Instruction
Reproduce, word for word, every line from the first one down to the line containing "# from the net's own middle.", and nothing else.

Dataset items
·····
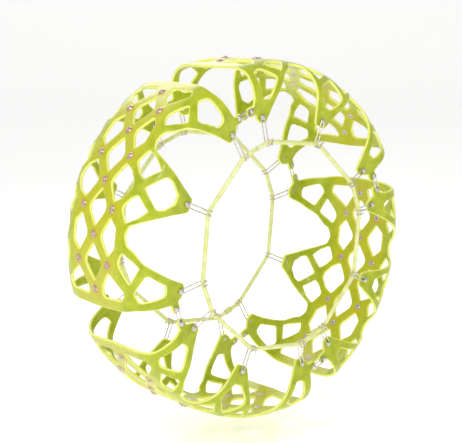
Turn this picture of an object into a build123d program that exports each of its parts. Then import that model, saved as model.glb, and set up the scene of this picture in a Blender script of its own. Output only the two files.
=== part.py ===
from build123d import *
import copy
import math
import os

os.makedirs("parts", exist_ok=True)

# A slip-on snow chain for one wheel, in the shape it has on the tyre. The wheel's axle is Y, the
# street side is -Y, and the origin is the wheel's centre. Lengths are millimetres, angles degrees.
# Four equal rubbery nets lie round the tyre. A place on a net is given by s, the distance across
# the tyre from the middle of the tread along the net's outside, and u, the angle round the wheel
# from the net's own middle.

# ---- the tyre that the chain fits, and the net's thickness over it ----
NET_THICKNESS = 5.4
TREAD_RADIUS = 322.4          # outside of the net over the tread
CROWN_HALF_WIDTH = 68.3       # the flat part of the tread, from its middle
SHOULDER_RADIUS = 48.7        # the bend from tread to sidewall, outside of the net
WALL_LEAN = math.radians(98.9)    # the bend turns a little past the sidewall's upright
TIP_RUN = 196.0               # s at the end of an arm
PANEL_COUNT = 4
FIRST_CENTRE = 156.0          # where the first net's middle stands, from +X towards +Z
PANEL_PITCH = 360.0 / PANEL_COUNT
PANEL_HALF_ANGLE = 38.2

# ---- the lattice of the net ----
ROW_SPACING = 42.0            # s between two rows of studs
STUD_STEP = 8.2               # u between a stud and the next row's stud
EYE_LENGTH = 5.6              # half of a diamond's length, round the tyre, degrees
EYE_WIDTH = 23.0              # half of a diamond's width, across the tyre
EYE_CORNER = 4.0
CUT_DEPTH = 16.0              # how far a window's cutter reaches each way from the net's middle

# ---- studs and their backing washers ----
STUD_SHANK_RADIUS = 2.6
STUD_HEAD_RADIUS = 6.0
STUD_HEAD_HEIGHT = 2.4
STUD_TIP_RADIUS = 2.3
STUD_TIP_HEIGHT = 1.4
WASHER_RADIUS = 6.4
WASHER_THICKNESS = 1.2

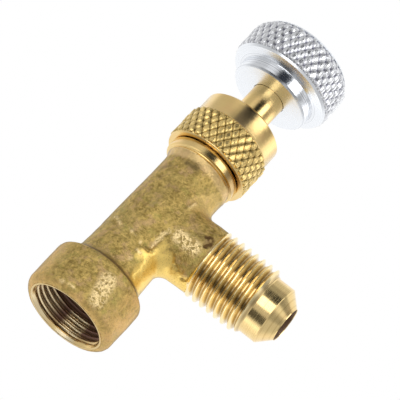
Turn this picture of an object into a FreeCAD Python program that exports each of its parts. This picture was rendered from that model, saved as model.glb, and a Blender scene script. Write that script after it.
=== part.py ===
import FreeCAD, Part
import os
from FreeCAD import Vector

# Refrigerant can tap: a brass tee valve that screws onto a can or a service
# port. Millimetres. The origin is the middle of the inlet's mouth face, +Z runs
# up the spindle to the knob and +X runs out along the outlet. The spindle is
# drawn fully out, which is how the tap is shut.

# Inlet collar, with a 1/2-20 thread inside that is drawn as its plain bore
collar_wall = 1.8
collar_height = 7.75
collar_rim_bevel = 0.25
collar_back_bevel = 0.45
shoulder_height = 1.6
inlet_bore_radius = 5.75
inlet_bevel = 0.2
inlet_groove_step = 0.3
inlet_depth = 7.05

# Barrel, slightly tapered as it left the mould
barrel_foot_radius = 5.35
barrel_top_radius = 4.95
tee_height = 20.35
barrel_above_tee = 9.2

# Turned ring on top of the barrel, and the spigot that the gland nut screws on
ring_step = 1.2
ring_cone_height = 1.2
ring_height = 1.35
ring_bevel = 0.12
spigot_radius = 4.95
spigot_height = 4.15
spigot_bevel = 0.3

# Side branch and its male flare, with a 7/16-20 thread drawn at its crests
branch_radius = 5.15
branch_length = 9.6
outlet_thread_radius = 5.555
outlet_thread_length = 9.0
outlet_thread_lead_in = 0.35
outlet_thread_bevel = 0.9
outlet_neck_step = 0.855
outlet_neck_length = 2.6
flare_nose_lip = 0.25
outlet_bore_radius = 2.55
web_reach = 2.2
web_width = 5.4

# Ways inside the body
passage_radius = 2.2
passage_length = 2.0
chamber_radius = 3.0

# Gasket in the bottom of the inlet
gasket_thickness = 1.2
gasket_hole_radius = 2.7
gasket_clearance = 0.1

# Gland: washer, stem seal and knurled nut
washer_thickness = 0.8
seal_section = 1.7
gland_recess_clearance = 0.1
nut_seat_gap = 0.15
nut_wall = 1.4
nut_lip_step = 0.35
nut_lip_height = 0.5
nut_knurl_step = 0.45
nut_step_height = 0.4
nut_band_height = 2.85
nut_top_bevel = 0.3
nut_roof = 2.5
nut_thread_clearance = 0.1

# Stem
stem_shank_radius = 2.65
stem_shown = 6.05
stem_thread_radius = 3.5
stem_thread_length = 5.6
stem_nose_radius = 1.75
stem_travel = 4.5
stem_backseat_gap = 0.4
stem_end_gap = 0.4
stem_hole_clearance = 0.1
stem_thread_clearance = 0.1
stem_edge_bevel = 0.3
seal_clearance = 0.05

# Pin that pushes the can's valve core
depressor_radius = 0.9
depressor_recess = 0.9
depressor_socket_depth = 3.0
depressor_clearance = 0.1
depressor_tip_bevel = 0.3

# Knob
knob_boss_radius = 6.35
knob_boss_bevel = 0.35
knob_boss_height = 2.1
knob_web_radius = 8.0
knob_web_rise = 0.25
knob_rim_bevel = 0.4
knob_radius = 8.4
knob_knurl_height = 4.7
knob_top_bevel = 1.1
knob_top_bevel_height = 1.4
knob_clearance = 0.05

# Drive end of the stem, two flats inside the knob, and the knob's screw
drive_radius = 2.0
drive_across_flats = 3.2
drive_length = 4.6
screw_radius = 1.5
screw_thread_length = 4.5
screw_head_radius = 2.75
screw_head_height = 1.8
screw_slot_width = 0.7
screw_slot_depth = 0.9
screw_head_bevel = 0.3
screw_clearance = 0.1
screw_floor = 1.2

# Radii worked out from the sizes above
collar_radius = inlet_bore_radius + collar_wall
inlet_groove_radius = inlet_bore_radius + inlet_groove_step
outlet_neck_radius = outlet_thread_radius - outlet_neck_step
flare_nose_radius = outlet_bore_radius + flare_nose_lip
stem_bore_radius = stem_thread_radius + stem_thread_clearance
stem_hole_radius = stem_shank_radius + stem_hole_clearance
nut_thread_radius = spigot_radius + nut_thread_clearance
nut_band_radius = nut_thread_radius + nut_wall
nut_knurl_radius = nut_band_radius + nut_knurl_step
nut_lip_radius = nut_knurl_radius - nut_lip_step
ring_radius = nut_knurl_radius - ring_step

# Heights along the spindle, worked out from the sizes above
barrel_foot_z = collar_height + shoulder_height
barrel_top_z = tee_height + barrel_above_tee
ring_foot_z = barrel_top_z + ring_cone_height
ring_top_z = ring_foot_z + ring_height
spigot_top_z = ring_top_z + spigot_height
washer_top_z = spigot_top_z + washer_thickness
seal_middle_z = washer_top_z + seal_clearance + seal_section / 2
gland_roof_z = washer_top_z + seal_section + 2 * seal_clearance
nut_foot_z = ring_top_z + nut_seat_gap
nut_top_z = gland_roof_z + nut_roof
nut_knurl_top_z = nut_top_z - nut_top_bevel - nut_band_height - nut_step_height
stem_thread_top_z = spigot_top_z - stem_backseat_gap
stem_thread_foot_z = stem_thread_top_z - stem_thread_length
stem_bore_foot_z = stem_thread_foot_z - stem_travel - stem_end_gap
chamber_foot_z = inlet_depth + passage_length
stem_nose_z = chamber_foot_z + stem_end_gap + stem_travel
gasket_face_z = inlet_depth - gasket_thickness
depressor_tip_z = gasket_face_z + depressor_recess
knob_face_z = nut_top_z + stem_shown
knob_web_z = knob_face_z + knob_boss_height
knob_knurl_z = knob_web_z + knob_web_rise + knob_rim_bevel
knob_bevel_z = knob_knurl_z + knob_knurl_height
knob_top_z = knob_bevel_z + knob_top_bevel_height
drive_top_z = knob_face_z + drive_length
screw_seat_z = drive_top_z + knob_clearance + screw_floor

# Places along the outlet
thread_start_x = branch_length
thread_end_x = branch_length + outlet_thread_length
neck_start_x = thread_end_x + outlet_thread_bevel
neck_end_x = neck_start_x + outlet_neck_length
nose_x = neck_end_x + outlet_neck_radius - flare_nose_radius
outlet_tip_x = nose_x + flare_nose_lip / 2

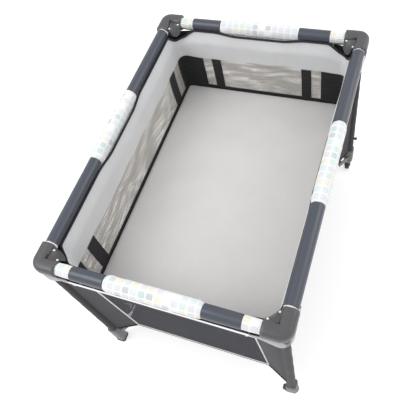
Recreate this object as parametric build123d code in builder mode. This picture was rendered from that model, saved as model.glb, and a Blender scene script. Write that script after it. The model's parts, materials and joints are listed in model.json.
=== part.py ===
from build123d import *
import os
from math import atan2, degrees, hypot, sqrt

os.makedirs("parts", exist_ok=True)

# Travel play yard with a bassinet hung on its rails. Millimetres, +Z up, origin on the floor at the centre.
# The short side lies along X and the long side along Y. Every corner piece is drawn in the +X +Y quadrant
# and mirrored to the other corners; every rail piece is drawn on a rail along X and then placed.

# Overall sizes, over the corner castings
width = 734.0
length = 1040.0
height = 735.0

# Clearances
running = 0.08  # a pin in its bore, on the radius
seat = 0.3  # soft or curved parts beside their neighbours
pad_gap = 1.0  # between a rail pad and a sleeve
swing_gap = 0.6  # beyond the arc that a tube's end sweeps

# Corner castings
arm_length = 75.0
arm_width = 46.0
casting_depth = 85.0  # from the top down to the lowest edge, beside the leg
arm_end_depth = 43.0  # from the top down to the underside at the end of an arm
corner_radius = 42.0
casting_top_edge = 6.0
rivet_cover = 6.0  # casting left beyond the end of a rivet's bore
rivet_end_gap = 1.0
rail_inset = 20.0  # a rail's axis inside the casting's outer face
leg_inset = 24.0  # a leg's axis inside the casting's outer faces

# Tubes and pins
leg_radius = 12.5
rail_radius = 11.0
floor_tube_radius = 9.0
tube_wall = 1.2
pin_radius = 3.0
rivet_head_radius = 5.0
rivet_head_height = 1.6
rivet_head_edge = 0.6

# Folding geometry
casting_pivot = 38.0  # from a leg's axis to the rail pivot in its casting
short_latch_pivot = 28.0  # from the middle of a short rail to its latch pivot
foot_pivot = 56.0  # from a leg's axis to the floor tube pivot, towards the middle
tube_past_pivot = 10.0  # how far a rail runs on past its pivot
floor_tube_past_pivot = 8.0
floor_tube_height = 72.0  # the floor tubes' axis above the floor

# Latches
cheek = 4.0
latch_height = 30.0
latch_past_pivot = 14.0
latch_edge = 2.0
button_radius = 5.0
button_length = 12.0
button_stands_out = 2.0
button_travel = 1.5
button_edge = 0.8
button_surround = 2.0  # the hole in the pad beyond the button, on the radius

# Rail pads
pad_radius = 26.0
pad_half_length = 140.0
pad_end_radius = 9.0

# Bassinet sleeves
sleeve_radius = 22.5
sleeve_wall = 2.5
sleeve_rib = 3.0
short_sleeve_end = 245.0
long_sleeve_end = 435.0
sleeve_fin = 3.0  # the thickness of the strip that carries the wall
sleeve_fin_drop = 14.0  # from the rail's axis down to the strip's underside

# Bassinet
bassinet_half_x = 312.0  # inside faces of the walls
bassinet_half_y = 462.0
wall = 3.0
mattress_top = 435.0
mattress_thickness = 22.0
mattress_gap = 4.0
mattress_edge = 7.0
mattress_corner = 18.0
wall_top = 705.0
bar_radius = 8.0
bar_spacing = 300.0
bar_short_of_wall = 6.0

# Outer cover
cover_thickness = 2.5
cover_ring = 3.6  # the fabric and hem around a leg
hem_height = 92.0
cover_top = 685.0
cover_corner_top = 640.0
cover_gusset_top = 380.0
cover_above_block = 2.0
gusset_thickness = 2.0
hem_inset = 65.0  # the hem inside the casting's outer face
cover_top_inset = 30.0
cover_casting_gap = 7.0  # the cover's upper strip stops this far short of a casting's arm
yard_floor_drop = 6.0  # the floor sheet's top above the hem
strap_slot_x = 66.0
strap_slot_y = 30.0

# Feet and casters
block_side = 36.0
block_corner = 8.0
block_top = 118.0
block_top_edge = 2.0
leg_bottom = 86.0
foot_pad_height = 6.0
foot_pad_lip = 2.0
foot_pad_edge = 1.5
bracket_bottom = 52.0
clevis_low = 60.0
clevis_high = 84.0
clevis_past_pivot = 10.0
clevis_root = 4.0  # how far a clevis runs into its foot block
wheel_radius = 22.0
wheel_width = 18.0
wheel_edge = 4.0
wheel_hub_radius = 12.0
wheel_hub_recess = 2.0
wheel_boss_wall = 2.5
wheel_side_gap = 0.6
wheel_top_gap = 1.0
caster_trail = 12.0
fork_radius = 17.0
fork_wall = 3.0
fork_eye_radius = 9.0
fork_leg_width = 16.0
fork_leg_shift = 2.0  # the fork's legs behind the middle of its crown
stem_radius = 4.0
stem_top = 80.0

# Hub
hub_radius = 44.0
hub_low = 58.0
hub_high = 90.0
strap_radius = 28.0
strap_thickness = 2.0
strap_width = 22.0
hub_edge = 3.0

# Derived places
leg_x = width / 2 - leg_inset
leg_y = length / 2 - leg_inset
rail_x = width / 2 - rail_inset
rail_y = length / 2 - rail_inset
rail_z = height - sleeve_radius - 0.5
leg_distance = hypot(leg_x, leg_y)
# The latch pivots keep one proportion on both sides, so each floor tube stays in its own diagonal plane
fold_share = (casting_pivot + short_latch_pivot) / leg_x
long_latch_pivot = fold_share * leg_y - casting_pivot
hub_pivot = fold_share * leg_distance - foot_pivot
floor_tube_span = leg_distance - foot_pivot - hub_pivot
swing = hypot(tube_past_pivot, rail_radius)  # the arc of a rail end about its pivot
casting_low = height - casting_depth
cover_low = block_top + cover_above_block
to_middle = (-leg_x / leg_distance, -leg_y / leg_distance, 0)

CORNERS = {
    "near_left": (-1, -1),
    "near_right": (1, -1),
    "far_left": (-1, 1),
    "far_right": (1, 1),
}
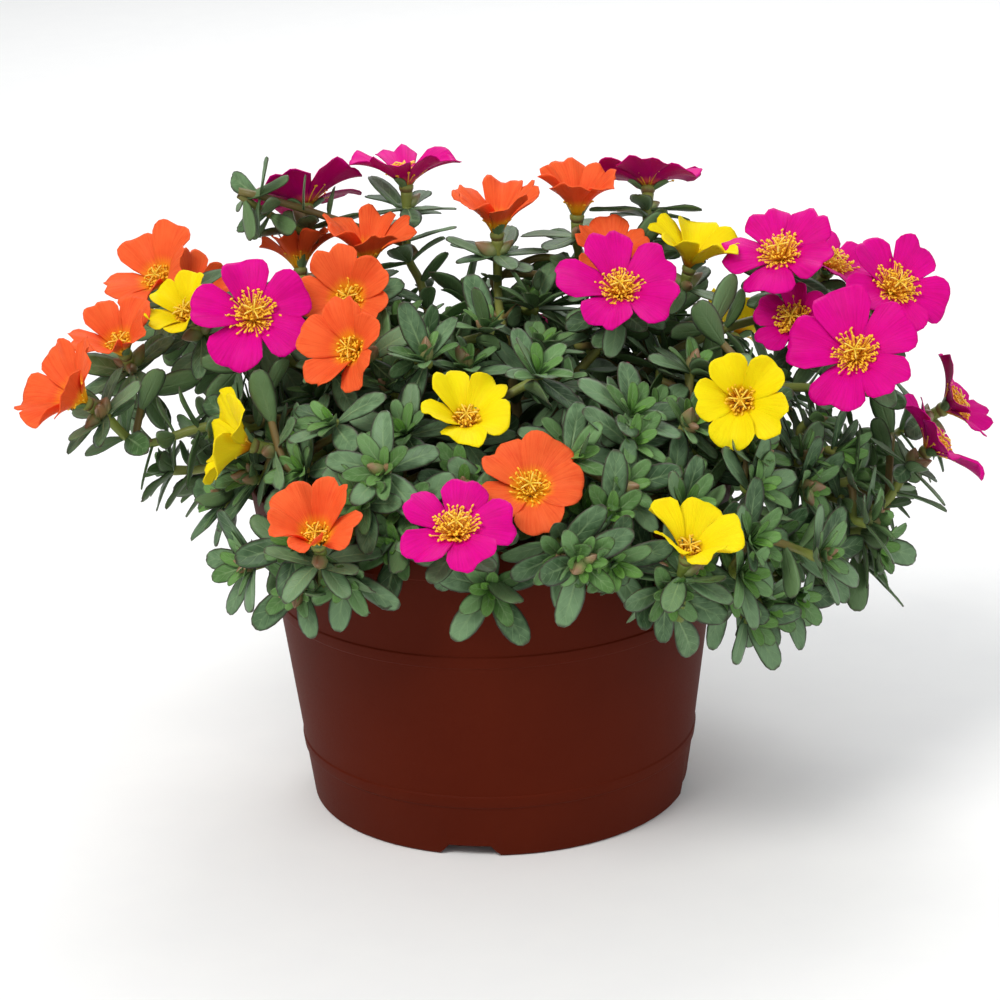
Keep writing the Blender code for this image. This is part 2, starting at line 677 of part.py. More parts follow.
·····
Expected answer
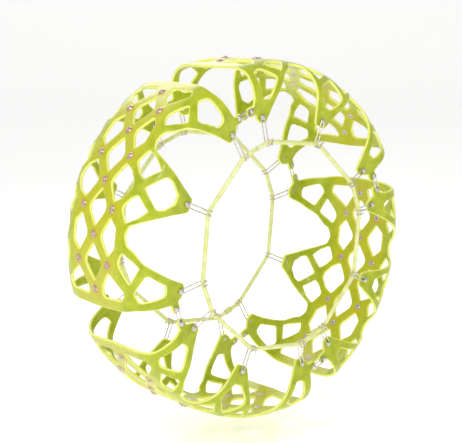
Turn this picture of an object into a build123d program that exports each of its parts. Then import that model, saved as model.glb, and set up the scene of this picture in a Blender script of its own. Output only the two files.
=== part.py ===
from build123d import *
import copy
import math
import os

os.makedirs("parts", exist_ok=True)

# A slip-on snow chain for one wheel, in the shape it has on the tyre. The wheel's axle is Y, the
# street side is -Y, and the origin is the wheel's centre. Lengths are millimetres, angles degrees.
# Four equal rubbery nets lie round the tyre. A place on a net is given by s, the distance across
# the tyre from the middle of the tread along the net's outside, and u, the angle round the wheel
# from the net's own middle.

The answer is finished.